Across probabilistic programming platforms, a common way of specifying a model is with a directed acyclic network or DAG. The structure of the DAG captures assumptions about the plausible class of probability distributions that could be relevant to the application. The intuition behind this is to interpret the DAG as the mechanism that generates the data by sampling at the root nodes, then sampling downstream from the conditional distribution of each node given the samples drawn from its parents in the DAG.

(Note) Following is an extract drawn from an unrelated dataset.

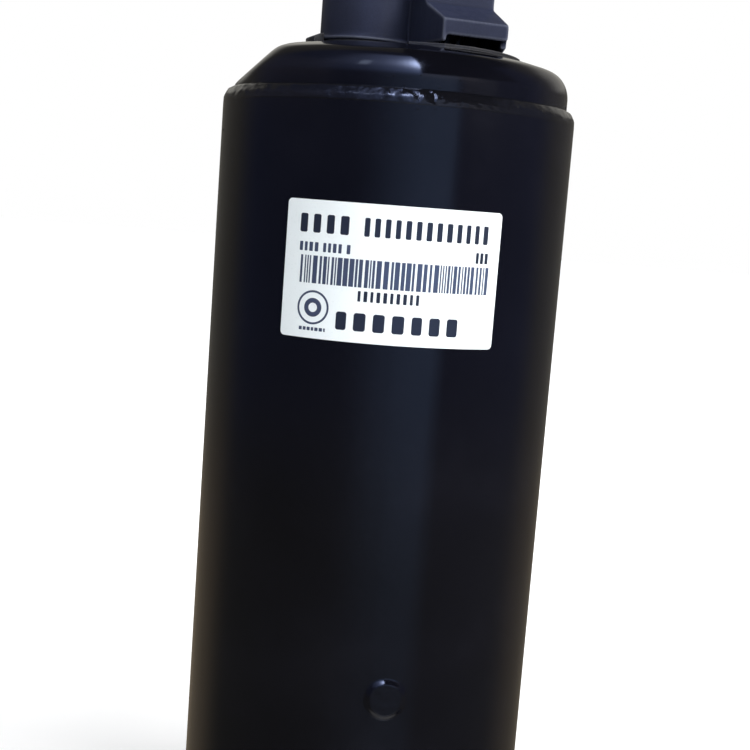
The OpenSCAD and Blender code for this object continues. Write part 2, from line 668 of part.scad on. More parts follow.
module flanged_bolt(shank_z, shank_h, hex_z, flange_z) union() {
  translate([0,0,shank_z]) cylinder(r=2.5, h=shank_h);
  translate([0,0,hex_z]) cylinder(r=4.6, h=4, $fn=6);
  translate([0,0,flange_z]) cylinder(r=4.9, h=0.5);
}
module upper_pump_bolts() color(steel) at_bolts(upper_bolt_az)
  flanged_bolt(cyl_top-15, flange_top+2-cyl_top+15, flange_top+1.05, flange_top+1.04);
module lower_pump_bolts() color(steel) at_bolts(lower_bolt_az)
  flanged_bolt(cyl_bottom-10, 23, cyl_bottom-13.2, cyl_bottom-9.55);

module discharge_valve_reed() color(steel) valve_frame() translate([0,0,reed_z+0.01])
  difference() {
    reed_t = 0.4;
    union() {
      cylinder(r=5.2, h=reed_t);
      place(reed_root) cylinder(r=5.2, h=reed_t);
      linear_extrude(reed_t) polygon([[-3.6,0], [3.6,0], [4.8,-24], [-2.4,-24]]);
    }
    place(reed_root, -1) cylinder(r=1.85, h=3);
  }
// arm over the reed, rising towards the port
module valve_retainer() color(steel) valve_frame() difference() {
  arm_t = 1.2;
  // [distance along the arm, z] of its underside
  under = [[-4,flange_top-4.08], [0,flange_top-4.08], [10,flange_top-3.3], [23,flange_top-1.7]];
  union() {
    place(reed_root, flange_top-4.08) cylinder(r=5.2, h=arm_t);
    translate([1.1,-20,0]) rotate([90,0,90]) translate([0,0,-4.2]) linear_extrude(8.4)
      polygon(concat(under, [for(i=[3:-1:0]) under[i]+[0,arm_t]]));
  }
  place(reed_root, cyl_top) cylinder(r=1.85, h=30);
}
module valve_rivet() color(steel) valve_frame() place(reed_root) union() {
  translate([0,0,cyl_top+1]) cylinder(r=1.8, h=flange_top-cyl_top-2);
  translate([0,0,flange_top-2.86]) cylinder(r=3, h=1.5);
}
// sheet cup over the main bearing with two holes in its top
module discharge_muffler() color("gray") difference() {
  rotate_extrude() polygon([
    [17.1,118.5], [19.2,118.5], [20.6,119.5], [28.6,119.5], [31,117.2], [31.4,flange_top+1],
    [42.5,flange_top+1], [42.5,flange_top+gap], [30.5,flange_top+gap], [30.1,116.8],
    [28.2,118.5], [20.9,118.5], [19.5,117.5], [17.1,117.5]]);
  at_bolts(upper_bolt_az, flange_top-2) cylinder(r=2.75, h=20);
  for(a=[20,200]) polar(a, 24.6, 110) cylinder(r=3, h=20);
}
module vane_timing_pin() color(steel) polar(vane_az, ecc/2, rotor_z1-8.9) cylinder(r=1.5, h=11.8);

main_shell();
upper_cap();
lower_cap();
upper_seam_weld();
lower_seam_weld();
plug_welds();
mounting_base();
foot_grommets();
grommet_sleeves();
discharge_tube();
discharge_collar();
terminal_body();
terminal_glass();
terminal_pins();
cover_stud();
overload_protector();
protector_clip();
terminal_gasket();
terminal_cover();
cover_washer();
cover_nut();
earth_screw();
rating_label();
accumulator_shell();
accumulator_inlet_tube();
accumulator_standpipe();
accumulator_screen();
accumulator_baffle();
suction_elbow();
suction_adapter();
accumulator_bracket();
accumulator_strap();
strap_screw();
stator_core();
stator_winding();
motor_leads();
lead_connector();
rotor_core();
rotor_end_rings();
rotor_rivets();
upper_balance_weight();
lower_balance_weight();
crankshaft();
oil_paddle();
cylinder_block();
main_bearing();
lower_bearing();
roller();
vane();
vane_spring();
upper_pump_bolts();
lower_pump_bolts();
discharge_valve_reed();
valve_retainer();
valve_rivet();
discharge_muffler();
vane_timing_pin();
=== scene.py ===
"""Hermetic compressor: upright casing on a base plate, accumulator behind it, terminal cover on top.

Metres, +Z up along the casing axis. The label faces the front (-Y), the accumulator stands at
the back (+Y) and +X is to the right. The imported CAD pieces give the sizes; this script adds
welds, label, softened mouldings, materials and the studio.
"""
import bpy, bmesh, json, math, random
from mathutils import Vector, Matrix, noise


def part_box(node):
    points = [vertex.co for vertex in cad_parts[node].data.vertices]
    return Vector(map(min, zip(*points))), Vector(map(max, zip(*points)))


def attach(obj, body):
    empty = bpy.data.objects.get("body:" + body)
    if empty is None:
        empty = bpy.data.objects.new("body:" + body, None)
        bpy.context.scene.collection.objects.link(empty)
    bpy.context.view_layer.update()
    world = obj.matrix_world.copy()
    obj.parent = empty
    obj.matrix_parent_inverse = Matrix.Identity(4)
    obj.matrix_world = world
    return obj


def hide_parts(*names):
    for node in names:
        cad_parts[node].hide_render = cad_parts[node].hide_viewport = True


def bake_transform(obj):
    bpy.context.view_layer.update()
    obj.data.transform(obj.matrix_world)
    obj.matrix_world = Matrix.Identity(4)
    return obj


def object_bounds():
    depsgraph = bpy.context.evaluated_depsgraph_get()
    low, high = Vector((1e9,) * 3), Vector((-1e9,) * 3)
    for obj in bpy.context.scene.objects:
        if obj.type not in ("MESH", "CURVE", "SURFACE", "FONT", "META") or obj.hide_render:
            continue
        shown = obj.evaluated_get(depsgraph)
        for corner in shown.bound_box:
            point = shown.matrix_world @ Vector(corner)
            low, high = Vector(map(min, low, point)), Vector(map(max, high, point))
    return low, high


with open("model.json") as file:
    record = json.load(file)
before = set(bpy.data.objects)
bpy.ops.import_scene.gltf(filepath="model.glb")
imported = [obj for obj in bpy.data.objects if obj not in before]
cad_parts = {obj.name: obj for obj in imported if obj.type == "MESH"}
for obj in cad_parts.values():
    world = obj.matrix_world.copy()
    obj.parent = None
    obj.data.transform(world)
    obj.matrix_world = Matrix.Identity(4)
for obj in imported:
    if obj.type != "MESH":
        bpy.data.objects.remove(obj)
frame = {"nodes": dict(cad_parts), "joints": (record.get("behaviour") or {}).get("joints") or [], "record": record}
cad_box = [list(v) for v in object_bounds()]
NODES = frame["nodes"]
MM = 0.001
TAU = 2 * math.pi
MERGE = 2e-6                                   # joins the split vertices of the CAD meshes


def middle(node):
    """Centre of a CAD piece's box."""
    return [(a + b) / 2 for a, b in zip(*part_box(node))]


# ---------------------------------------------------------------- driving sizes
SHELL_LO, SHELL_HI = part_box("main_shell")
CASING_R = (SHELL_HI.x - SHELL_LO.x) / 2 + 0.01 * MM
SEAM_Z = SHELL_HI.z + 0.8 * MM                 # upper seam
CAP_LO, CAP_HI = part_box("upper_cap")
CAP_R = (CAP_HI.x - CAP_LO.x) / 2
CAP_TOP = CAP_HI.z                             # flat top of the cap
ACC_LO, ACC_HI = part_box("accumulator_shell")
ACC_X, ACC_Y, _ = middle("accumulator_shell")
TUBE_X, TUBE_Y, _ = middle("discharge_tube")
_, _, PUMP_Z = middle("suction_adapter")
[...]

DAGs are a key element of causal modeling and inference. Indeed, causal reasoning is typically exactly what we doing when we work with DAGs, though we often don’t realize it. Domain-experts aren’t inclined to think of their domain merely in terms of joint probabilities or statistical correlations;

The ubiquity of DAG models in statistical and AI applications stems (often unwittingly) primarily from their causal interpretation — that is, as a system of processes, one per family, that could account for the generation of the observed data. It is this causal interpretation that explains why DAG models are rarely used in any variable ordering other than those which respect the direction of time and causation. ~ Judea Pearl, Causality. Cambridge University Press, 2009.

The hallmarks of causal inference are counterfactual reasoning and reasoning about interventions. As probabilistic programming gains ground in machine learning, it will likely open up these paths of analysis to a audience broader than statisticians and researchers in causal inference.